Danke dennoch schonmal für deine Mühe!


----------



## Till (6. Nov. 2008)

Aktivier bitte smtp-auth.


----------



## unprofi (6. Nov. 2008)

Zitat von Till:


> Aktivier bitte smtp-auth.


Danke für deine Hilfe, ich verstehe jedoch nicht ganz.

Soweit ich das verstanden habe, soll ich am Client die Authentifizierung für SMTP einstellen. Der Client ist mein lokaler Thunderbird. Dort hatte ich bisher nur das IMAP-Konto eingerichtet.

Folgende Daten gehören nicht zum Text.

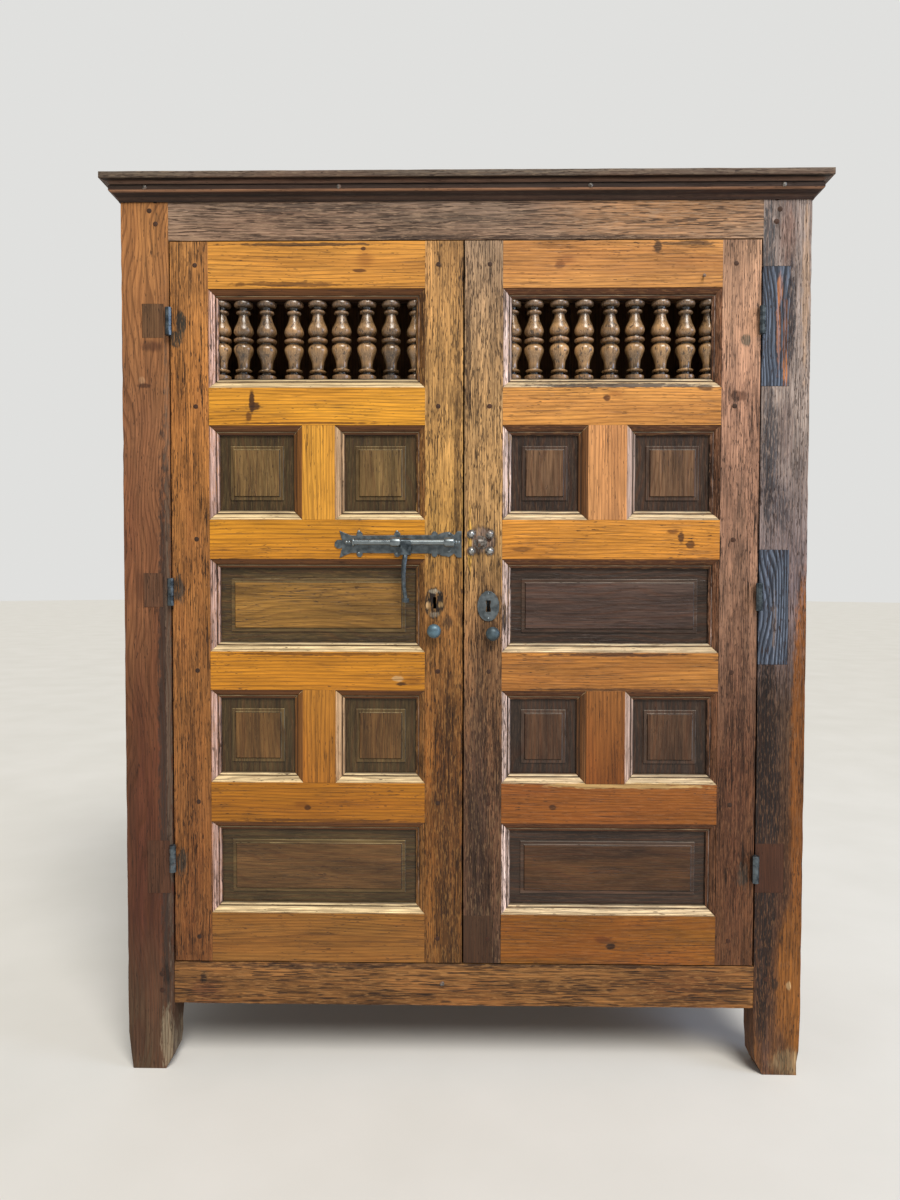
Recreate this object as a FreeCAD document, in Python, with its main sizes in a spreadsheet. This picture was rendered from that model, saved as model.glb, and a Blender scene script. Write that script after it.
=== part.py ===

Die komplette E-Mail-Adresse als Benutzer, die IP als Serveradresse.

Jetzt habe ich noch zusätzlich den SMTP-Server angelegt, ebenfalls mit der IP sowie der kompletten E-Mail-Adresse als Benutzername.

Ich denke mal, das war es was du gemeint hattest, glaube es aber eigentlich nicht, da mir der Zusammenhang zwischen SMTP-Auth und dem IMAP-Login nicht ganz klar ist.

Möglicherweise meinst du mit SMTP-Auth aber etwas ganz anderes?


----------



## Till (7. Nov. 2008)

> Ich denke mal, das war es was du gemeint hattest, glaube es aber eigentlich nicht, da mir der Zusammenhang zwischen SMTP-Auth und dem IMAP-Login nicht ganz klar ist.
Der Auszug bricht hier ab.